What kind of soil modifications or
improvements did I need to make?
Would I need special irrigation to
make it through the dry Seattle summers?
How many vines would I need to
make 5-10 gallons per year?
What materials would I need to
actually make wine?
Was our basement a good place to
make wine?
How bad could the wine actually
be? Stated another way, how embarrassing could this project be?
It was time to start getting educated. I started
by reading a book called
From Vines to Wines: The Complete Guide to Growing Grapes and Making Your Own
Wine. This book was written to the home hobbyist grapegrower and winemaker.

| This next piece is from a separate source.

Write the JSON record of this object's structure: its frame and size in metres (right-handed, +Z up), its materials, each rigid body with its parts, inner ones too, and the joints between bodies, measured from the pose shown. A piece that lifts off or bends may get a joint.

It provided a good overview of all of the basics including grape selection,
planting, vine training and growing techniques, and basic wine-making techniques
for both red and white wines.
Through the creation of our vineyard, we
relied on three books: From Vines to Wines
gave us the incentive and basic information;
The Grape Grower is a great book on planting as well as pest
management and fertilizers; and Oregon
Viticulture offers the most in-depth knowledge of managing the vineyard.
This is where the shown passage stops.